Beautiful wildflowers fed by recent rains are painting Southern California’s deserts in a wave of color. This year’s so-called poppy super bloom is shaping up to be among the best ever. Six times the amount of rain has fallen in the desert regions compared to last year. The news has led to a kind of panic for people who want selfies, proof that they have been to the super bloom, what some are calling a once-in-a-lifetime experience.
The last super bloom of California poppies that anyone can remember was in the 1980s, so perhaps they are right. But a place only an hour from both Los Angeles and San Diego, Lake Elsinore, California, has suffered as a result. The city, with a population of 66,000, is located next to the beautiful nature preserve of Walker Canyon. The weekend of March 16-17, 150,000 poppy-seekers flooded into town.
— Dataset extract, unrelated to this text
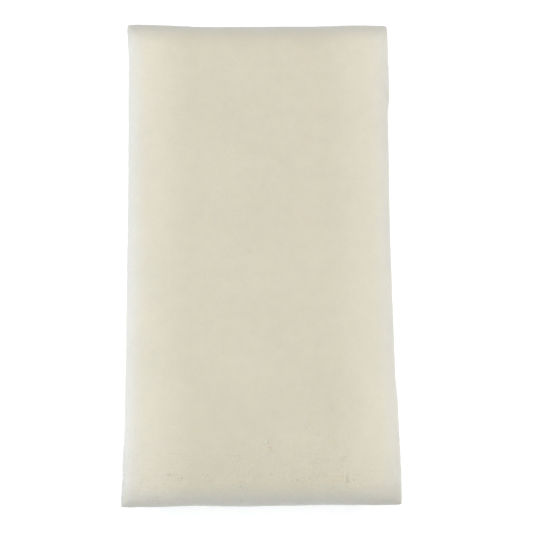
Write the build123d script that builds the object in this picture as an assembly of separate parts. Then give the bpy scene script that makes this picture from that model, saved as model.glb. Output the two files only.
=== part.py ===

Some of them abandoned their cars on Highway 15, and simply walked to where they could take pictures of the poppies. Nothing could stop them. One car even clipped a local public worker trying to direct traffic. (He was not seriously injured and went back to work.)
Lake Elsinore tried to shut down the poppy gawkers, then instituted a $10 fee for a shuttle to Walker Canyon, and warned visitors that there would be a two-and-a-half-hour wait. That cut down traffic the following weekend. The dozen state troopers helped keep things moving as well. As did the fact that the poppies are best seen early in the morning.
So far, there have been no serious selfie-stick injuries. No report of anyone being taken by ambulance to the Inland Valley Medical Center. A dog was bitten by a snake. Some people have slid down embankments and loosened rocks. No poppies have been killed, although many have been plucked (a lawyer could defend you on the grounds that Walker Canyon is not state land; it is a national Bureau of Land Management Ecological Reserve) and crushed under foot. The biggest problem seems to be taking a shot of the poppies without also taking a shot of the crowds.
In coming weeks, people will begin heading toward other poppy super blooms, perhaps at the Antelope Valley California Poppy Reserve, which is also super blooming. Depending on elevation, rain and temperature, California poppies may super bloom until Mother’s Day.
Stephen Rawding drove out from Carlsbad, north of San Diego, to Borrego Springs, to take a picture of the multitude of wild flowers super blooming in the desert there. “It’s unreal,” Rawding said. “It’s just like they said — so beautiful.”
Just east of San Francisco, on Mount Diablo, a mountain that rises to nearly 4,000 feet, California poppies bloom along with globe lilies, bush lupines, blue skullcap and meadow rue well into May. North of San Francisco, poppies come on strong at North Table Mountain Reserve along with lupines and Sierra primrose through May. And wild poppies bloom alongside many of California’s highways.
People, there is no need to rush. We hear the cacti are super blooming, too.